Ужасно! Она беременеет, и он ее выбрасывает на улицу. Каков сюжет? За всю жизнь я не читал книги более развратной и подлой. Что хотел автор — не понимаю! Но я сам себе неприятен, потому что окунулся в такую мерзость! Нет, благодарю вас! Я не буду читать никого, кроме своего милейшего Эдгара Уоллэса, — сказал доктор и, выдернув из кармана книжку, с удовольствием забарабанил по ней ногтями, приглашая майора полюбоваться.
На цветной обложке было изображено массивное лицо счастливого мужчины, держащего в энергичных пальцах папиросу с необычайно длинным мундштуком.
— Можно читать ночи напролет! Где французам! Безумно увлекает и вместе с тем рассеивает…
— Я хотел бы почитать… — буркнул майор.
— Уоллэса? — оживляясь, спросил доктор.
— Да, тоже… Но сначала этот роман… Про почтенного богатого господина…
Майор опустил на переносицу непроницаемые дымчатые очки. Секунду доктор колебался: поверить или нет?
— Но это действительно ужасный роман, — с шипением выдохнул он, вскакивая с кровати и защищаясь от майора простертыми руками.
— Я думаю, господин доктор, он не ускорит моего конца, — тихо возразил майор.
— Помилуйте, господин майор! — с укором и возмущением сказал доктор и тут же по-деловому глянул на часы. — Я заболтался!
Он понимающе кивнул пациенту.
— Хорошо, я пришлю вам этот роман о почтенном богатом господине.
Когда Левшин начал выздоравливать, он осознал это не разумением и даже не чувствами, а каким-то новым, удивившим его инстинктом.

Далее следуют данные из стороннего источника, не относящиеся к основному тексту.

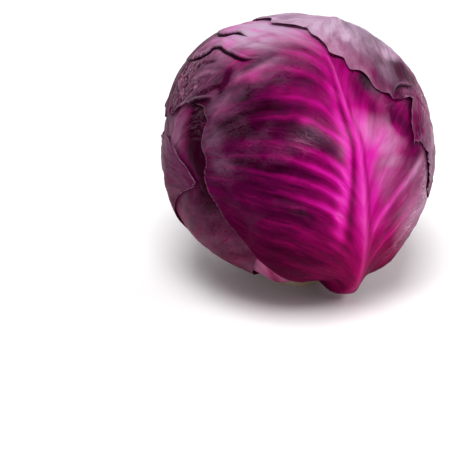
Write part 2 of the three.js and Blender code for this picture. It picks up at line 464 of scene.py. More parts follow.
@dataclass(frozen=True)
class Patch:
    """A zone of a leaf with more or less of something, fading like a bell.

    Attributes:
        along: middle of the zone, up the leaf.
        offset: middle of the zone, right of the midrib.
        size: half sizes, up and across, before it is turned.
        amount: how much is added at the middle.
        turn: how far it is turned.
        crisp: 1 for a plain bell, more for a flat top with a quicker edge.
        by_vein: whether the first angle is the one at which a vein through the place left the midrib.
    """

    along: float
    offset: float
    size: tuple[float, float]
    amount: float
    turn: float = 0.0
    crisp: float = 1.0
    by_vein: bool = False

    def at(self, along: np.ndarray, offset: np.ndarray, root: np.ndarray | None = None) -> np.ndarray:
        """A bell: e to the minus squared distance from the middle, in half sizes, to the crisp power.

        Args:
            along: angles up the leaf.
            offset: angles right of the midrib.
            root: angles at which the veins through these places left the midrib.

        Returns:
            The amount at each place.
        """
        cosine, sine = math.cos(math.radians(self.turn)), math.sin(math.radians(self.turn))
        up, out = (root if self.by_vein else along) - self.along, offset - self.offset
        lengthwise, sideways = up * cosine + out * sine, out * cosine - up * sine
        far = (lengthwise / self.size[0]) ** 2 + (sideways / self.size[1]) ** 2
        return self.amount * np.exp(-(far**self.crisp))


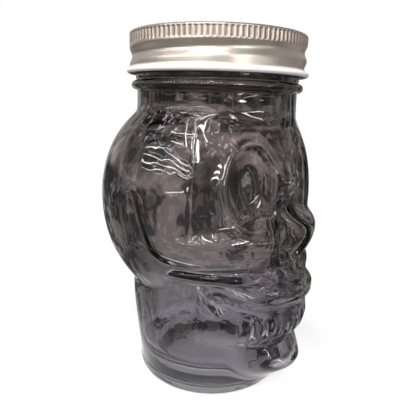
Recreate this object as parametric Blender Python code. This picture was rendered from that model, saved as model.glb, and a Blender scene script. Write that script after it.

После долгих месяцев непрерывного лежания по первому снегу его вывезли в санях, и он проехал главной улицей через весь городок. Закутанный в шубу и ковровую полость, в валяных ботах и в толстых перчатках, он куклой полулежал высоко в санях, почти вровень с кучерскими козлами. В эту короткую поездку он сделал множество открытий, которые поразили его сердце восторгом. Он открыл, что под полозьями хрустит снег, — не просто, конечно, хрустит (это он знал с детства), а как-то многотонно-певуче, какой-то ни на секунду не обрывающейся праздничной и даже ликующей песнью. Он открыл, что отработанный газ бензина пахнет ужасно смешно, и он не мог не засмеяться, когда красный автобус тяжко опередил сани, с басистым рокотом выпыхивая из глушителя сладко-вонючий дымок.